Provided records:
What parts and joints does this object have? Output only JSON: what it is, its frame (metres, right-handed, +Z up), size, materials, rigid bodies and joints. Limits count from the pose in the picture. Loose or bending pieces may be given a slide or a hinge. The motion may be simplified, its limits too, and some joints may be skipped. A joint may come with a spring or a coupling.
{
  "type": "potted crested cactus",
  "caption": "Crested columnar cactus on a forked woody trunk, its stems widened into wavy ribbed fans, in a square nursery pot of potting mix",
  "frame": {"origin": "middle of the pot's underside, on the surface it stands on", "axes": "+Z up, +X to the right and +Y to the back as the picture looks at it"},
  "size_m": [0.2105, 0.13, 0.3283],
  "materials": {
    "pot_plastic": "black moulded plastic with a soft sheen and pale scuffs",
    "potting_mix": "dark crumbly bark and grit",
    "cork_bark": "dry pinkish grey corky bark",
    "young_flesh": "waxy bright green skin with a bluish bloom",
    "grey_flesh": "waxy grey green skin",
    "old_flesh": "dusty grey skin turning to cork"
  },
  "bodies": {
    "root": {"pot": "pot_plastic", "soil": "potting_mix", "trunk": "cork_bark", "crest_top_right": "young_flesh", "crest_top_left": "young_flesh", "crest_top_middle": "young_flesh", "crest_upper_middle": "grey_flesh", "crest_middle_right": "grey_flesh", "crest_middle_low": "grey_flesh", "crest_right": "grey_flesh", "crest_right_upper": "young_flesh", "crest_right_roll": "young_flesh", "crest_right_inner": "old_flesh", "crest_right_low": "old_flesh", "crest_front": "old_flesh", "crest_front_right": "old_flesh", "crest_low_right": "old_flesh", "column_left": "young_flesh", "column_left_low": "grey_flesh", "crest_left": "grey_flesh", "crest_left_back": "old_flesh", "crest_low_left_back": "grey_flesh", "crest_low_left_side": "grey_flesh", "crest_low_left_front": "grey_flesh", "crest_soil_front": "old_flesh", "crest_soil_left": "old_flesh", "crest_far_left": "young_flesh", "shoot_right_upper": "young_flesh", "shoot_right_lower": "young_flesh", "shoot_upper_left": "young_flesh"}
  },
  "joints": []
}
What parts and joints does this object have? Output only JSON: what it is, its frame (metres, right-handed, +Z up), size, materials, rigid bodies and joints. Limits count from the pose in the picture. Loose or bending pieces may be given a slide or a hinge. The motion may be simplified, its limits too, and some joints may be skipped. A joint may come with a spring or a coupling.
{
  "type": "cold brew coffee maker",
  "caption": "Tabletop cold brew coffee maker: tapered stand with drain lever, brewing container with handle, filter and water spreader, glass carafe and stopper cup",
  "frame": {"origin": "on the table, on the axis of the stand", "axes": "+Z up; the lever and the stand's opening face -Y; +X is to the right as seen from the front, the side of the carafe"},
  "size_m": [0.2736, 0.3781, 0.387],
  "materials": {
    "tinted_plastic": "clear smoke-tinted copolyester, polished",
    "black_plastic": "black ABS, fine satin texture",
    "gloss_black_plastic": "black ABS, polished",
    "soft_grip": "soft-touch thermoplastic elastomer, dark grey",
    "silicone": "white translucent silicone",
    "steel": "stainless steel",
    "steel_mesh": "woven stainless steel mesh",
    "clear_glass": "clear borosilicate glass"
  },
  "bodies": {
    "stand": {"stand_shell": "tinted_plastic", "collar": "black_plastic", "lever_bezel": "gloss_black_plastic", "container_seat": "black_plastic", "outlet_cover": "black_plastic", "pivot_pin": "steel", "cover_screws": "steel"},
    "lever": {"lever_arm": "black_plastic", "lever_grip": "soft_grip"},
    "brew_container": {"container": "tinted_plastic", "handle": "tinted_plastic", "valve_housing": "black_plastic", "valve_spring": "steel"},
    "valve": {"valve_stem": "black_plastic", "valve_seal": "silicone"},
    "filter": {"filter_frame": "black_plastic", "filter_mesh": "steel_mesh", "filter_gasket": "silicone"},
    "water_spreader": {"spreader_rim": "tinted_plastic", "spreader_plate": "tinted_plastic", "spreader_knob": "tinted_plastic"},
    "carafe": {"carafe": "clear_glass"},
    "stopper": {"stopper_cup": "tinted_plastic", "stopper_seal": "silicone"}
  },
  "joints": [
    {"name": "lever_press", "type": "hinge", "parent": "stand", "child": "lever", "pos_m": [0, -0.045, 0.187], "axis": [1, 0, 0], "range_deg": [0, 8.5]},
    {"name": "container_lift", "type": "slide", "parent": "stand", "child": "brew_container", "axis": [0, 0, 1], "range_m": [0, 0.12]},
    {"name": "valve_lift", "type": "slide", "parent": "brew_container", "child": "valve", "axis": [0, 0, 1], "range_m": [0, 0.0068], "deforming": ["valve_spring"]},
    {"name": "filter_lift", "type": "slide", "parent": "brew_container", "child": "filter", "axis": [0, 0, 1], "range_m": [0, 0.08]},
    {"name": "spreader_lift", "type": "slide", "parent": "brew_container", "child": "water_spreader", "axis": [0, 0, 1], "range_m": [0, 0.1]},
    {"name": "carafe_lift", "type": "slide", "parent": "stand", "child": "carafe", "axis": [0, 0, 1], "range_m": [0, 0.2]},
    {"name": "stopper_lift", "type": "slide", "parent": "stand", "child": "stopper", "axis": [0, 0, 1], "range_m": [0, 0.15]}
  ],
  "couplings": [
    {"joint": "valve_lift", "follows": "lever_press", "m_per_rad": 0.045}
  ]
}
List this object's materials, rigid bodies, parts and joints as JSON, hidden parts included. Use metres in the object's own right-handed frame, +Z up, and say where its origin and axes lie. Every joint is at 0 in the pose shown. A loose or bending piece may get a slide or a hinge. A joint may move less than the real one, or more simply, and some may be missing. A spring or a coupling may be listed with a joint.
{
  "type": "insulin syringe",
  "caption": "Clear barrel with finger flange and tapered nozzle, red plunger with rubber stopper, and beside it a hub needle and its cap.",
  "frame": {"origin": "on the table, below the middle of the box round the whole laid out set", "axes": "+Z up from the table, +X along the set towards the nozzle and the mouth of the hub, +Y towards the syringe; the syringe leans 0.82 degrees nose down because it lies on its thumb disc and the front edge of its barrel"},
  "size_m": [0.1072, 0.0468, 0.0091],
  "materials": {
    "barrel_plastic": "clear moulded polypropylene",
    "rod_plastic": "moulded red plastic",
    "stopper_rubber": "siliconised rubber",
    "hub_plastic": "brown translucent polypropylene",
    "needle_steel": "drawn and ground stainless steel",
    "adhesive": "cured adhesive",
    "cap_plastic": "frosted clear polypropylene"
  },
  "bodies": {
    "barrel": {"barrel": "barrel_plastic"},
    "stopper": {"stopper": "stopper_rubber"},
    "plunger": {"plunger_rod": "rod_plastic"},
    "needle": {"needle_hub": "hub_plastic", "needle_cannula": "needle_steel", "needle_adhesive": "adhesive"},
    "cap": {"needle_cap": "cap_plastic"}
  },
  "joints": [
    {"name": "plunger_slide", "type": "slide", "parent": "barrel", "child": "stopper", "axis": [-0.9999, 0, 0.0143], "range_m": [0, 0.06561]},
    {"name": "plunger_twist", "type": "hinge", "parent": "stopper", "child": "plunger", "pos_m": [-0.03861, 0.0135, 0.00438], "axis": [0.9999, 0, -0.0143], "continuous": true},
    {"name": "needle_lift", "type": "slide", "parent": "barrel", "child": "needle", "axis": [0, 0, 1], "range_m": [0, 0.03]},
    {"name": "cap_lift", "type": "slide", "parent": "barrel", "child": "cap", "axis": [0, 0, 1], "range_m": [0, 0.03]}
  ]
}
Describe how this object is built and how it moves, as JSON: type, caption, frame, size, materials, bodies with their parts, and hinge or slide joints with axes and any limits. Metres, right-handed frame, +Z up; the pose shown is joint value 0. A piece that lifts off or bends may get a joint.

The exercise: Give the records above again, word for word.

Task answer:
What parts and joints does this object have? Output only JSON: what it is, its frame (metres, right-handed, +Z up), size, materials, rigid bodies and joints. Limits count from the pose in the picture. Loose or bending pieces may be given a slide or a hinge. The motion may be simplified, its limits too, and some joints may be skipped. A joint may come with a spring or a coupling.
{
  "type": "potted crested cactus",
  "caption": "Crested columnar cactus on a forked woody trunk, its stems widened into wavy ribbed fans, in a square nursery pot of potting mix",
  "frame": {"origin": "middle of the pot's underside, on the surface it stands on", "axes": "+Z up, +X to the right and +Y to the back as the picture looks at it"},
  "size_m": [0.2105, 0.13, 0.3283],
  "materials": {
    "pot_plastic": "black moulded plastic with a soft sheen and pale scuffs",
    "potting_mix": "dark crumbly bark and grit",
    "cork_bark": "dry pinkish grey corky bark",
    "young_flesh": "waxy bright green skin with a bluish bloom",
    "grey_flesh": "waxy grey green skin",
    "old_flesh": "dusty grey skin turning to cork"
  },
  "bodies": {
    "root": {"pot": "pot_plastic", "soil": "potting_mix", "trunk": "cork_bark", "crest_top_right": "young_flesh", "crest_top_left": "young_flesh", "crest_top_middle": "young_flesh", "crest_upper_middle": "grey_flesh", "crest_middle_right": "grey_flesh", "crest_middle_low": "grey_flesh", "crest_right": "grey_flesh", "crest_right_upper": "young_flesh", "crest_right_roll": "young_flesh", "crest_right_inner": "old_flesh", "crest_right_low": "old_flesh", "crest_front": "old_flesh", "crest_front_right": "old_flesh", "crest_low_right": "old_flesh", "column_left": "young_flesh", "column_left_low": "grey_flesh", "crest_left": "grey_flesh", "crest_left_back": "old_flesh", "crest_low_left_back": "grey_flesh", "crest_low_left_side": "grey_flesh", "crest_low_left_front": "grey_flesh", "crest_soil_front": "old_flesh", "crest_soil_left": "old_flesh", "crest_far_left": "young_flesh", "shoot_right_upper": "young_flesh", "shoot_right_lower": "young_flesh", "shoot_upper_left": "young_flesh"}
  },
  "joints": []
}
What parts and joints does this object have? Output only JSON: what it is, its frame (metres, right-handed, +Z up), size, materials, rigid bodies and joints. Limits count from the pose in the picture. Loose or bending pieces may be given a slide or a hinge. The motion may be simplified, its limits too, and some joints may be skipped. A joint may come with a spring or a coupling.
{
  "type": "cold brew coffee maker",
  "caption": "Tabletop cold brew coffee maker: tapered stand with drain lever, brewing container with handle, filter and water spreader, glass carafe and stopper cup",
  "frame": {"origin": "on the table, on the axis of the stand", "axes": "+Z up; the lever and the stand's opening face -Y; +X is to the right as seen from the front, the side of the carafe"},
  "size_m": [0.2736, 0.3781, 0.387],
  "materials": {
    "tinted_plastic": "clear smoke-tinted copolyester, polished",
    "black_plastic": "black ABS, fine satin texture",
    "gloss_black_plastic": "black ABS, polished",
    "soft_grip": "soft-touch thermoplastic elastomer, dark grey",
    "silicone": "white translucent silicone",
    "steel": "stainless steel",
    "steel_mesh": "woven stainless steel mesh",
    "clear_glass": "clear borosilicate glass"
  },
  "bodies": {
    "stand": {"stand_shell": "tinted_plastic", "collar": "black_plastic", "lever_bezel": "gloss_black_plastic", "container_seat": "black_plastic", "outlet_cover": "black_plastic", "pivot_pin": "steel", "cover_screws": "steel"},
    "lever": {"lever_arm": "black_plastic", "lever_grip": "soft_grip"},
    "brew_container": {"container": "tinted_plastic", "handle": "tinted_plastic", "valve_housing": "black_plastic", "valve_spring": "steel"},
    "valve": {"valve_stem": "black_plastic", "valve_seal": "silicone"},
    "filter": {"filter_frame": "black_plastic", "filter_mesh": "steel_mesh", "filter_gasket": "silicone"},
    "water_spreader": {"spreader_rim": "tinted_plastic", "spreader_plate": "tinted_plastic", "spreader_knob": "tinted_plastic"},
    "carafe": {"carafe": "clear_glass"},
    "stopper": {"stopper_cup": "tinted_plastic", "stopper_seal": "silicone"}
  },
  "joints": [
    {"name": "lever_press", "type": "hinge", "parent": "stand", "child": "lever", "pos_m": [0, -0.045, 0.187], "axis": [1, 0, 0], "range_deg": [0, 8.5]},
    {"name": "container_lift", "type": "slide", "parent": "stand", "child": "brew_container", "axis": [0, 0, 1], "range_m": [0, 0.12]},
    {"name": "valve_lift", "type": "slide", "parent": "brew_container", "child": "valve", "axis": [0, 0, 1], "range_m": [0, 0.0068], "deforming": ["valve_spring"]},
    {"name": "filter_lift", "type": "slide", "parent": "brew_container", "child": "filter", "axis": [0, 0, 1], "range_m": [0, 0.08]},
    {"name": "spreader_lift", "type": "slide", "parent": "brew_container", "child": "water_spreader", "axis": [0, 0, 1], "range_m": [0, 0.1]},
    {"name": "carafe_lift", "type": "slide", "parent": "stand", "child": "carafe", "axis": [0, 0, 1], "range_m": [0, 0.2]},
    {"name": "stopper_lift", "type": "slide", "parent": "stand", "child": "stopper", "axis": [0, 0, 1], "range_m": [0, 0.15]}
  ],
  "couplings": [
    {"joint": "valve_lift", "follows": "lever_press", "m_per_rad": 0.045}
  ]
}
List this object's materials, rigid bodies, parts and joints as JSON, hidden parts included. Use metres in the object's own right-handed frame, +Z up, and say where its origin and axes lie. Every joint is at 0 in the pose shown. A loose or bending piece may get a slide or a hinge. A joint may move less than the real one, or more simply, and some may be missing. A spring or a coupling may be listed with a joint.
{
  "type": "insulin syringe",
  "caption": "Clear barrel with finger flange and tapered nozzle, red plunger with rubber stopper, and beside it a hub needle and its cap.",
  "frame": {"origin": "on the table, below the middle of the box round the whole laid out set", "axes": "+Z up from the table, +X along the set towards the nozzle and the mouth of the hub, +Y towards the syringe; the syringe leans 0.82 degrees nose down because it lies on its thumb disc and the front edge of its barrel"},
  "size_m": [0.1072, 0.0468, 0.0091],
  "materials": {
    "barrel_plastic": "clear moulded polypropylene",
    "rod_plastic": "moulded red plastic",
    "stopper_rubber": "siliconised rubber",
    "hub_plastic": "brown translucent polypropylene",
    "needle_steel": "drawn and ground stainless steel",
    "adhesive": "cured adhesive",
    "cap_plastic": "frosted clear polypropylene"
  },
  "bodies": {
    "barrel": {"barrel": "barrel_plastic"},
    "stopper": {"stopper": "stopper_rubber"},
    "plunger": {"plunger_rod": "rod_plastic"},
    "needle": {"needle_hub": "hub_plastic", "needle_cannula": "needle_steel", "needle_adhesive": "adhesive"},
    "cap": {"needle_cap": "cap_plastic"}
  },
  "joints": [
    {"name": "plunger_slide", "type": "slide", "parent": "barrel", "child": "stopper", "axis": [-0.9999, 0, 0.0143], "range_m": [0, 0.06561]},
    {"name": "plunger_twist", "type": "hinge", "parent": "stopper", "child": "plunger", "pos_m": [-0.03861, 0.0135, 0.00438], "axis": [0.9999, 0, -0.0143], "continuous": true},
    {"name": "needle_lift", "type": "slide", "parent": "barrel", "child": "needle", "axis": [0, 0, 1], "range_m": [0, 0.03]},
    {"name": "cap_lift", "type": "slide", "parent": "barrel", "child": "cap", "axis": [0, 0, 1], "range_m": [0, 0.03]}
  ]
}
Describe how this object is built and how it moves, as JSON: type, caption, frame, size, materials, bodies with their parts, and hinge or slide joints with axes and any limits. Metres, right-handed frame, +Z up; the pose shown is joint value 0. A piece that lifts off or bends may get a joint.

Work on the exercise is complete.